The more the authors looked, the less they found any relationship at all between valid station discontinuities and temperature adjustments inserted by NCEI’s computer algorithm:

Only 3% of the PHA breakpoints for either version corresponded exactly (to the nearest month) to documented events. . . . [E]ven if we consider those breakpoints identified by the PHA within 12 months of the documented event, the matches are disappointedly low: only 18% for Version 3 and 19% for Version 4.

O’Neill et al. are extremely gentle in the words they use to describe and criticize the data alterations taking place. (E.G., “[W]e believe these findings should be used as motivation for improving our approaches to homogenizing the available temperature records.”). The main conclusion is somewhat more strongly stated:

[T]he results raise serious concerns over the reliability of the homogenized versions of the GHCN dataset, and more broadly over the PHA techniques, which do not appear to have been appreciated until now. As shown in Table 1, the homogenized GHCN datasets have been widely used by the community for studying global temperature trends.

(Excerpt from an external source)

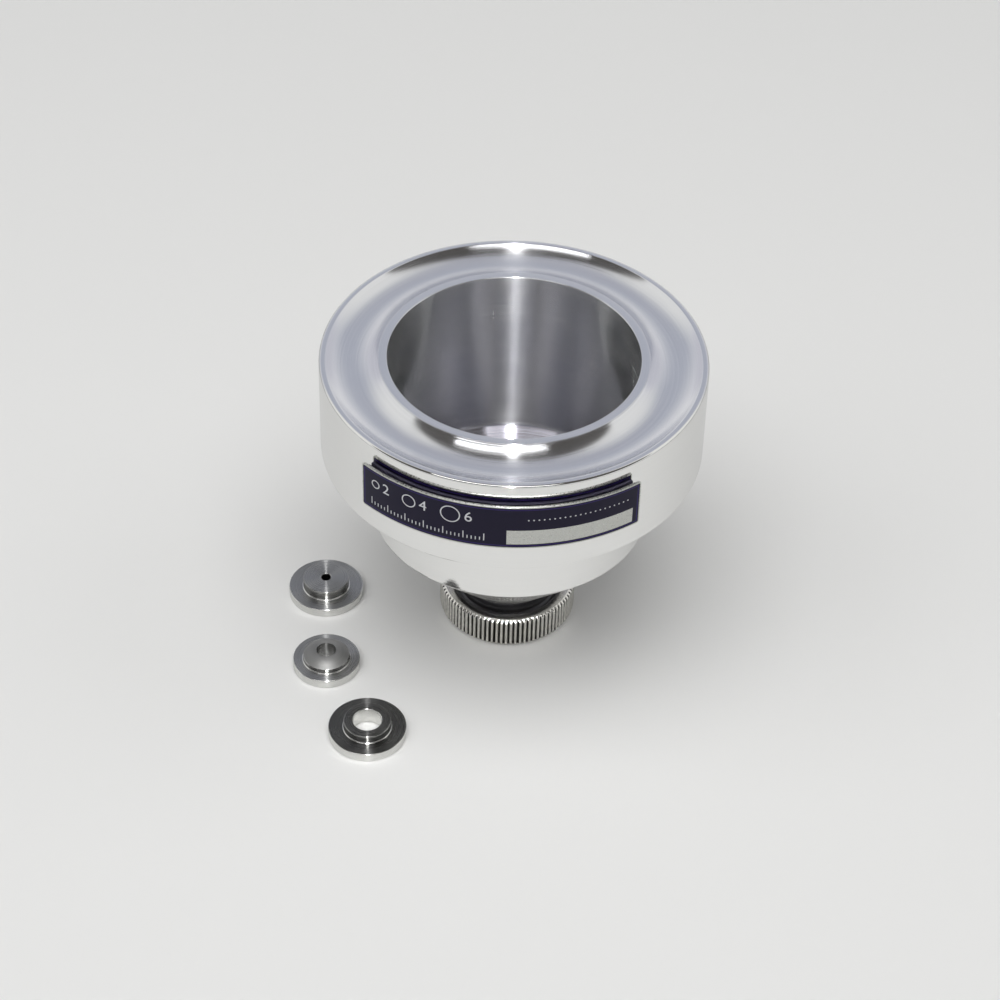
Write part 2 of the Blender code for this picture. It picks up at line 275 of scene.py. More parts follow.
def finishPiece(name, shape, place, materials, body, replaced, sharp=35.0, weighted=True):
    bmesh.ops.translate(shape, verts=shape.verts[:], vec=place)
    mesh = bpy.data.meshes.new(name)
    shape.to_mesh(mesh)
    shape.free()
    for material in materials:
        mesh.materials.append(material)
    mesh.shade_smooth()
    mesh.set_sharp_from_angle(angle=radians(sharp))
    piece = bpy.data.objects.new(name, mesh)
    bpy.context.scene.collection.objects.link(piece)
    if weighted:
        normals = piece.modifiers.new("flatFaces", "WEIGHTED_NORMAL")
        normals.weight = 100
        normals.keep_sharp = True
    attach(piece, body)
    if replaced:
        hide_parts(*replaced)
    return piece


# The cup

cup = {
    "boreRadius": 25 * mm, "outletRadius": 5.1 * mm, "coneAngle": radians(45),
    "landWidth": 1.8 * mm, "landStep": 0.25 * mm,
    "galleryWidth": 10.3 * mm, "galleryDepth": 2.1 * mm, "lipDrop": 0.4 * mm,
    "wallDepth": 21.4 * mm, "barrelWall": 3.35 * mm,
    "baseHeight": 27.95 * mm, "shoulderRadius": 11.2 * mm, "shoulderHeight": 9.46 * mm,
    "reliefRadius": 9.6 * mm, "reliefBottom": 6.6 * mm, "coreRadius": 9.95 * mm, "threadTop": 5.9 * mm,
    "spigotEnd": 4 * mm, "recessRadius": 6.9 * mm, "recessTop": 5 * mm, "outletTop": 7.7 * mm,
    "steps": 320, "galleryFacets": 64,
}
boreLook = {"color": (0.83, 0.835, 0.83), "shade": (0.70, 0.705, 0.705), "rough": 0.205, "roughSpread": 0.03,
            "grain": 0.005 * mm, "rings": 2.0, "lines": 3500, "drift": 0.6, "anisotropic": 1.0, "smudge": 0.05}
cupLooks = {
    "cupWallPolish": {
        "color": (0.90, 0.90, 0.885), "shade": (0.87, 0.87, 0.86), "rough": 0.035, "roughSpread": 0.015,
        "grain": 0.003 * mm, "rings": 0.5, "lines": 4000, "drift": 0.5, "anisotropic": 0.5, "smudge": 0.04},
    "cupGalleryPolish": {
        "color": (0.86, 0.865, 0.89), "shade": (0.80, 0.805, 0.83), "rough": 0.13, "roughSpread": 0.02,
        "grain": 0.004 * mm, "rings": 3.0, "lines": 5000, "drift": 0.5, "anisotropic": 1.0, "smudge": 0.04},
    "cupBoreTurned": boreLook,
    # painted shade: the spigot is coloured dark to stand for the shade in the gap between cup and nut
    "cupSpigotShade": {
        "color": (0.20, 0.20, 0.21), "shade": (0.10, 0.10, 0.11), "rough": 0.45, "roughSpread": 0.1,
        "grain": 0.02 * mm, "rings": 1.0, "lines": 3000, "drift": 0.5, "anisotropic": 0.3, "smudge": 0.1},
    # painted shade: a darker copy of the bore metal for the cone at the foot of the bore, tinted lavender as a
    # painted reflection
    "cupConeShaded": {**boreLook, "color": (0.60, 0.59, 0.66), "shade": (0.50, 0.49, 0.55), "rough": 0.14},
    # painted shade: a darker copy of the bore metal for the cone under the cup
    "cupUndersideShaded": {**boreLook, "color": (0.60, 0.60, 0.595), "shade": (0.50, 0.50, 0.495), "rough": 0.14},
}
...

Let me state it a little more strongly. The findings of O’Neill et al. completely undermine any assertion that NCEI/NOAA’s homogenized temperature series, to the extent derived from European data, are a valid representation of temperature trends over the period covered. Bureaucrats with a clear interest in a particular result are allowed to “adjust” the data to get the result they want, and to obscure the methodology of the data alterations to such a degree as to make it almost impossible for any outsider to penetrate the fog and evaluate the validity of the adjustments. Congratulations to O’Neill et al. on a massive data collection project that has exposed at least a part of these completely crooked data alterations.